Fighting State Housing Mandates
A similar story played out in Yorba Linda this month, a city that regularly requires voter approval on key housing growth policy.
But the policy in question is state-required.
And Yorba Linda voters shot it down.
Of the nearly 26,715 ballots counted this month, 75% of voters rejected the city’s Housing Element, a local government planning document that identifies future housing needs and areas in town to upzone for them.
Orange County falls under the six-county Southern California Regional Association of Governments (SCAG), whose cities must send the state their housing elements every eight years to address housing demands for all levels of income.
But Yorba Linda has sent higher-density zoning changes to voters since a citizen push to do so in 2006.
Measure Z would have rezoned 19 “opportunity” sites in Yorba Linda for more housing to meet its state assigned requirement of building 2,415 new housing units in town.
“The state has sent down a mandate that you have to make room and plan for more housing, and the refusal by older, whiter and wealthier communities to make accommodations for the next generation is the single greatest barrier,” said Elizabeth Hansburg, a policy advocate and co-founder of People for Housing OC, in a phone interview.
Housing advocates often characterize the other side as NIMBYs, an acronym for the phrase, “Not in My Backyard.”
“NIMBYs – homeowners who already achieved homeownership – their unwillingness to change directly affects the prospects of the next generation,” Hansburg said. “That includes young professionals, people wanting to move out of their parents’ and into their first apartment or home.”
Yorba Linda City Councilmember Peggy Huang is one subject of the nickname, as a significant voice in local objections to state-required housing goals.
Yet Huang too is irked by voters’ rejection of Yorba Linda’s housing element, which the City Council approved in April and the State of California already certified.
Huang, who sits on SCAG, bristles at the “NIMBY” label, couching her mindset as one of development where it’s “responsible.” Likewise, in Costa Mesa, residents opposed to Measure K called their approach one of “Smart Growth.”
In Yorba Linda, Huang deemed Measure Z’s Housing Element to be an achievement of that approach.
“These are not properties that we just said, ‘Oh, we’re going to put that in our books.

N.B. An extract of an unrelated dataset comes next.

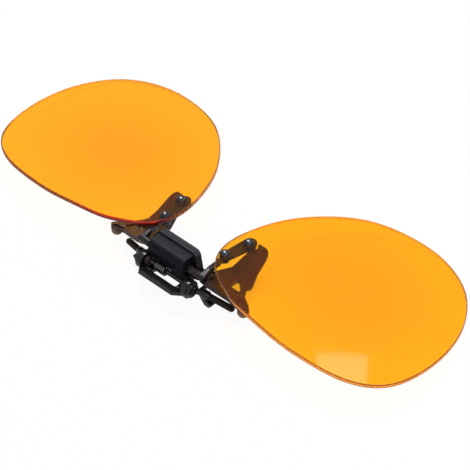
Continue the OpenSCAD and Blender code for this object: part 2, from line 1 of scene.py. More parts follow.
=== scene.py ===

And that’s that.’ We went and spoke to property owners. We were respecting property rights,” Huang said in a phone interview.
But only 24% of the vote in Yorba Linda so far has agreed.
Now efforts to more closely regulate development could in theory bring about the opposite result.
While there’s another chance for Yorba Linda’s Housing Element at the ballot box in 2024, Yorba Linda’s noncompliance can bring about penalties, Huang said.
Since 1990, California’s Housing Accountability Act (HAA) has given affordable housing developers the power to bypass the zoning laws of cities that don’t comply with the Housing Element.
The penalty’s called “Builder’s Remedy,” and it means “by-right development, anywhere, everywhere,” Huang said. It gives developers the option to propose a housing development project that doesn’t conform with a city ‘s zoning or General Plan, as long as it’s at least 20% affordable housing.
“That was something that we tried to tell people,” Huang said.